>> BEGIN Data extract

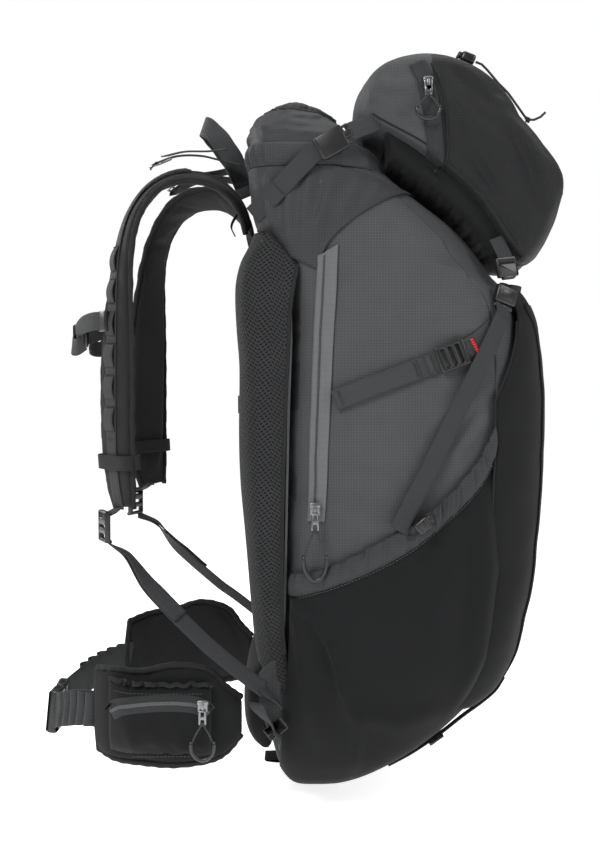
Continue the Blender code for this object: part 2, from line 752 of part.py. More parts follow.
def makeLidStraps():
    for word, side in sides.items():
        line = [(-0.046, 0.1225, 0.608), (-0.036, 0.1295, 0.617), (-0.022, 0.1350, 0.631), (-0.004, 0.1345, 0.650),
                (0.016, 0.1335, 0.669), (0.018, 0.1335, 0.6705), (0.046, 0.1335, 0.685), (0.048, 0.1335, 0.686),
                (0.061, 0.1320, 0.692)]
        path = [mirrored(at(x, y, z), side) for x, y, z in line]
        across = [Vector((-0.6, 0, 0.8))] * len(path)
        widths = [webWidth] * 5 + [webWidth + 0.006] * 2 + [webWidth] * 2
        thicks = [tape] * 5 + [buckleThick * 0.8] * 2 + [tape] * 2
        addLoft("lid_strap_" + word, sweep(path, across, widths, thicks), "webbing", "lid")

        line = [(0.2035, 0.1200, 0.571), (0.2075, 0.1200, 0.565), (0.208, 0.119, 0.564), (0.2125, 0.123, 0.5415)]
        path = [mirrored(at(x, y, z), side) for x, y, z in line]
        across = [Vector((0.9, side * -0.35, 0.25))] * len(path)
        widths = [webWidth, webWidth, webWidth + 0.004, webWidth + 0.004]
        thicks = [tape, tape, buckleThick, buckleThick]
        addLoft("lid_buckle_" + word, sweep(path, across, widths, thicks), "plastic", "lid")


# ---- zip sliders ----

def addSlider(name, spot, side, place):
    axes = (Vector((1, 0, 0)), Vector((0, side, 0)), Vector((0, 0, 1)))
    addBlock(name, spot, axes, Vector((0.009, 0.0035, 0.012)), "metal", place)


def makeSliders():
    left = sides["left"]
    out = 0.0024 + lying + 0.0035 / 2
    zipSpot = onSide(left, 0.0150 * stretch.x, 0.311 * stretch.z, 0)
    zipSpot.y = -(sideY(0.03 * stretch.x, 0.38 * stretch.z) + out)
    addPlace("side_slider", zipSpot, "bag")
    addSlider("side_zip_slider", zipSpot, left, "side_slider")
    hook = zipSpot + Vector((0, left * (0.0035 / 2 + 0.0008 + ringWire / 2), -0.004))
    hook.y = min(hook.y, -(sideY(0.015, 0.25 * stretch.z) + hemReach + ringWire))
    addPlace("side_puller", hook, "side_slider")
    addPuller("side_zip_ring", hook + Vector((0, 0, 0.0015)), left, "plastic", "side_puller", ringHeights["side"])

    lidSpot = at(0.1285, 0, 0.738)
    lidSpot.y = left * (lidHalf * stretch.y + lying + 0.002 + lying + 0.0035 / 2)
    addPlace("lid_slider", lidSpot, "lid")
    addSlider("lid_zip_slider", lidSpot, left, "lid_slider")
    hook = lidSpot + Vector((0, left * (0.0035 / 2 + 0.0008 + ringWire / 2), -0.004))
    addPlace("lid_puller", hook, "lid_slider")
    addPuller("lid_zip_ring", hook + Vector((0, 0, 0.0015)), left, "plastic", "lid_puller", ringHeights["lid"])

    hipSpot = at(-0.096, 0, 0.119)
    hipSpot.y = left * (pocketFace * stretch.y + (wingThick - drawnWing) / 2 + 0.0018 + lying + 0.0035 / 2)
    addPlace("hip_slider", hipSpot, "wing_left")
    addSlider("hip_zip_slider", hipSpot, left, "hip_slider")
    hook = hipSpot + Vector((0, left * (0.0035 / 2 + 0.0008 + ringWire / 2), -0.004))
    addPlace("hip_puller", hook, "hip_slider")
    addPuller("hip_zip_ring", hook + Vector((0, 0, 0.0015)), left, "plastic", "hip_puller", ringHeights["hip"])


# ---- shoulder straps ----

padLine = [
    (-0.056, 0.049, 0.598), (-0.063, 0.054, 0.621), (-0.078, 0.064, 0.640), (-0.100, 0.077, 0.6505),
    (-0.128, 0.091, 0.649), (-0.152, 0.104, 0.634), (-0.169, 0.112, 0.608), (-0.1785, 0.117, 0.575),
    (-0.183, 0.120, 0.535), (-0.186, 0.121, 0.480), (-0.187, 0.121, 0.420), (-0.1865, 0.120, 0.365),
    (-0.184, 0.119, 0.330), (-0.181, 0.118, 0.308),
]
padRoll = [
    (0.0, -0.10, 0.10), (0.25, 0.0, 0.26), (0.45, 0.25, 0.20), (0.65, 0.46, 0.04), (1.0, 0.46, 0.0),
]


def makeShoulderStraps():
    for word, side in sides.items():
        place = "strap_" + word
        path = smoothPath([mirrored(at(x, y, z), side) for x, y, z in padLine], 20)
        across = []
        for i in range(len(path)):
            forward, down = smooth(padRoll, i / (len(path) - 1))
            across.append(Vector((forward, side * 0.95, -down)))
        widths = [padWidth] * len(path)
        thicks = [padThick] * len(path)
        widths[0], thicks[0] = padWidth * 0.7, padThick * 0.6
        widths[-1], thicks[-1] = padWidth * 0.75, padThick * 0.7
        addLoft("shoulder_pad_" + word, sweep(path, across, widths, thicks, softShape), "mesh", place)

        foot = path[-1]
        lockCentre = foot + Vector((-0.021, 0, -0.019))
        axes = (Vector((0, 0, 1)), Vector((0, side, 0)), Vector((1, 0, 0)))
        addBlock("strap_lock_" + word, lockCentre, axes, Vector((0.032, webWidth + 0.008, 0.007)), "plastic", place)

        start = lockCentre + Vector((0.003, 0, -0.0175))
        end = mirrored(strapFoot, side)
        line = [start, mirrored(at(-0.1538, 0.137, 0.230), side), mirrored(at(-0.1027, 0.150, 0.1813), side),
                mirrored(at(-0.080, 0.1575, 0.163), side), mirrored(at(-0.056, 0.1585, 0.144), side), end]
        lower = smoothPath(line, 14)
        axis = [Vector((-0.63, 0, -0.77))] * len(lower)
        addStrap("lower_webbing_" + word, lower, axis, webWidth * 0.9, tape, place=place)

        line = [(-0.150, 0.100, 0.662), (-0.128, 0.088, 0.672), (-0.104, 0.076, 0.6745),
                (-0.082, 0.067, 0.671), (-0.064, 0.060, 0.668)]
        path = smoothPath([mirrored(at(x, y, z), side) for x, y, z in line], 9)
        addStrap("load_lifter_" + word, path, [Vector((0.1, side * 0.95, -0.2))] * 9, webWidth, tape, place=place)

        line = [(-0.2000, 0.120, 0.500), (-0.214, 0.106, 0.500), (-0.229, 0.081, 0.497), (-0.240, 0.054, 0.491),
                (-0.2450, 0.030, 0.488), (-0.2460, 0.028, 0.4875), (-0.2460, 0.0006, 0.4875)]
        path = [mirrored(at(x, y, z), side) for x, y, z in line]
        across = [Vector((0, 0, 1))] * len(path)
        widths = [webWidth] * 5 + [webWidth + 0.006] * 2
        thicks = [tape] * 5 + [buckleThick] * 2
        addLoft("sternum_strap_" + word, sweep(path, across, widths, thicks), "webbing", "sternum_" + word)


# ---- hip belt ----

# Middle of the hip pad: depth position, width position, low edge, high edge.
wingLine = [
    (-0.060, 0.1405, 0.078, 0.117), (-0.075, 0.150, 0.062, 0.131), (-0.092, 0.1575, 0.055, 0.150),
    (-0.125, 0.163, 0.052, 0.157), (-0.158, 0.156, 0.052, 0.149), (-0.188, 0.139, 0.051, 0.147),
    (-0.210, 0.115, 0.054, 0.142),
]
pocketFace = 0.1785


def makeHipBelt():
    for word, side in sides.items():
        place = "wing_" + word
        rings = []
        for i, (x, y, low, high) in enumerate(wingLine):
            before, after = wingLine[max(i - 1, 0)], wingLine[min(i + 1, len(wingLine) - 1)]
            ahead = (at(after[0], after[1], 0) - at(before[0], before[1], 0)).normalized()
            out = Vector((0, 0, 1)).cross(ahead)
            out *= 1 if out.y > 0 else -1
            half = wingThick / 2 * (0.7 if i in (0, len(wingLine) - 1) else 1.0)
            ring = []
            for u, v in softShape:
                z = (low + high) / 2 + (high - low) / 2 * u
                ring.append(mirrored(at(x, y, z) + out * (half * v), side))
            rings.append(ring)
        addLoft("hip_pad_" + word, rings, "mesh", place)

        line = [(-0.2170, 0.107, 0.095), (-0.233, 0.091, 0.092), (-0.252, 0.068, 0.084), (-0.266, 0.044, 0.076),
                (-0.2735, 0.0300, 0.0705), (-0.2755, 0.0285, 0.068), (-0.2755, 0.0006, 0.068)]
        path = [mirrored(at(x, y, z), side) for x, y, z in line]
        across = [Vector((0.1, 0, 1))] * len(path)
        widths = [beltWidth] * 5 + [beltWidth + 0.012] * 2
        thicks = [tape * 1.2] * 5 + [buckleThick * 1.6] * 2
        addLoft("hip_belt_" + word, sweep(path, across, widths, thicks), "webbing", place)

    # Zipped pocket on the left pad, flat on its outside so that the slider can run.
    side = sides["left"]
    outer, inner = [], []
    columns = [(-0.088, 0.1640, 0.60), (-0.094, 0.1667, 1.0), (-0.125, 0.1720, 1.0), (-0.168, 0.1625, 1.0),
               (-0.182, 0.1535, 0.62), (-0.192, 0.1460, 0.35)]
    thicker = (wingThick - drawnWing) / 2
    for x, wall, full in columns:
        outerRow, innerRow = [], []
        for level in (0.064, 0.074, 0.092, 0.118, 0.132, 0.141):
            taper = full * (1.0 if 0.07 < level < 0.135 else 0.55)
            base = wall + thicker + 0.0012
            outerRow.append(mirrored(at(x, base + (pocketFace + thicker - base) * max(taper, 0.3), level), side))
            innerRow.append(mirrored(at(x, base, level), side))
        outer.append(outerRow)
        inner.append(innerRow)
    addSlab("hip_pocket", outer, inner, "ripstopDark", "wing_left")


# ---- the pack ----

haulTop = at(-0.107, 0, 0.719)
lidHinge = at(-0.047, 0, 0.608)
strapTop = at(-0.045, 0.082, 0.625)
strapFoot = at(-0.036, 0.1545, 0.128)
sternumFoot = at(-0.200, 0.120, 0.500)
wingPivot = at(-0.052, 0.138, 0.098)


def makePack():
    for obj in list(bpy.data.objects):
        bpy.data.objects.remove(obj)
    addPlace("bag", -haulTop)
    addPlace("lid", lidHinge, "bag")
    for word, side in sides.items():
        addPlace("strap_" + word, mirrored(strapTop, side), "bag")
        addPlace("sternum_" + word, mirrored(sternumFoot, side), "strap_" + word)
        addPlace("wing_" + word, mirrored(wingPivot, side), "bag")
    makeWalls()
    makeBase()
    makeRimAndCollar()
    makeBackSystem()
    makeFrontPocket()
    makeSidePockets()
    makeFins()
    makeSideStraps()
    makeToolStraps()
    makeHaulLoop()
    makeZip()
    makePocketLocks()
    makeLid()
    makeLidStraps()
    makeShoulderStraps()
    makeHipBelt()
    makeSliders()


makePack()
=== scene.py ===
# Looks of the touring backpack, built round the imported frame. Metres; +X is the pack's front,
# away from the wearer, -Y is the wearer's left.
import json
import math
import random
import bpy
import bmesh
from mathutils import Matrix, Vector, noise
from mathutils.bvhtree import BVHTree

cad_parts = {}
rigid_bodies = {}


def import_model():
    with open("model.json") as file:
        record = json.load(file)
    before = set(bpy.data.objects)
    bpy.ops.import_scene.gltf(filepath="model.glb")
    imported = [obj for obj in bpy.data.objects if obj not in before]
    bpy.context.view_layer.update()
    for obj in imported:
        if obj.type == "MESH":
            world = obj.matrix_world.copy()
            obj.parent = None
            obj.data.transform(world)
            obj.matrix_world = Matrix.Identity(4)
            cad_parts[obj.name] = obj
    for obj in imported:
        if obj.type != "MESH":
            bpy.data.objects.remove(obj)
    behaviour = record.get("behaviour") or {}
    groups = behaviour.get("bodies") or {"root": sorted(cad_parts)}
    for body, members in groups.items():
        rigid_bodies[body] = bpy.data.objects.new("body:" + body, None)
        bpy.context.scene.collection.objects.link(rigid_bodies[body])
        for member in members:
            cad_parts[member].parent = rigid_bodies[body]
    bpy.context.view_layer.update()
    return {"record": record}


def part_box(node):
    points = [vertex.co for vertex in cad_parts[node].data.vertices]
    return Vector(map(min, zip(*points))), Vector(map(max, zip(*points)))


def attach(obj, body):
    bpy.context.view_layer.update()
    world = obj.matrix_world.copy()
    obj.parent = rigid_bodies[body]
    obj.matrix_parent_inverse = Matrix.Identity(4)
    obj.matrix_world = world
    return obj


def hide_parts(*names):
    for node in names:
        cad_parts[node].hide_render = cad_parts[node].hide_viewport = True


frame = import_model()
random.seed(7)

# Outlines are drawn with the lowest point of the bag at height 0; this moves them into the frame.
restMount = next(m for m in frame["record"]["mounts"] if m["name"] == "base_rest")
bagFoot = Vector(restMount["pos_m"]) - Vector((0.015, 0, 0))
sides = {"left": -1.0, "right": 1.0}


def atBag(x, y, z):
    return bagFoot + Vector((x, y, z))


# ---- camera, light and floor ----
studio = {
    "cameraPlace": (0.0, -1.35, 0.453), "cameraDrop": 3.0, "lens": 50.23,
    "floorHeight": -0.020, "world": 0.25, "backdrop": 1.0, "floorGlow": 0.77,
}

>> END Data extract

**Exercise details:**
Starting with the line that contains "obj.data.transform(world)", output every line through the end of the listing above, unchanged.

**Answer to the problem:**
            obj.data.transform(world)
            obj.matrix_world = Matrix.Identity(4)
            cad_parts[obj.name] = obj
    for obj in imported:
        if obj.type != "MESH":
            bpy.data.objects.remove(obj)
    behaviour = record.get("behaviour") or {}
    groups = behaviour.get("bodies") or {"root": sorted(cad_parts)}
    for body, members in groups.items():
        rigid_bodies[body] = bpy.data.objects.new("body:" + body, None)
        bpy.context.scene.collection.objects.link(rigid_bodies[body])
        for member in members:
            cad_parts[member].parent = rigid_bodies[body]
    bpy.context.view_layer.update()
    return {"record": record}


def part_box(node):
    points = [vertex.co for vertex in cad_parts[node].data.vertices]
    return Vector(map(min, zip(*points))), Vector(map(max, zip(*points)))


def attach(obj, body):
    bpy.context.view_layer.update()
    world = obj.matrix_world.copy()
    obj.parent = rigid_bodies[body]
    obj.matrix_parent_inverse = Matrix.Identity(4)
    obj.matrix_world = world
    return obj


def hide_parts(*names):
    for node in names:
        cad_parts[node].hide_render = cad_parts[node].hide_viewport = True


frame = import_model()
random.seed(7)

# Outlines are drawn with the lowest point of the bag at height 0; this moves them into the frame.
restMount = next(m for m in frame["record"]["mounts"] if m["name"] == "base_rest")
bagFoot = Vector(restMount["pos_m"]) - Vector((0.015, 0, 0))
sides = {"left": -1.0, "right": 1.0}


def atBag(x, y, z):
    return bagFoot + Vector((x, y, z))


# ---- camera, light and floor ----
studio = {
    "cameraPlace": (0.0, -1.35, 0.453), "cameraDrop": 3.0, "lens": 50.23,
    "floorHeight": -0.020, "world": 0.25, "backdrop": 1.0, "floorGlow": 0.77,
}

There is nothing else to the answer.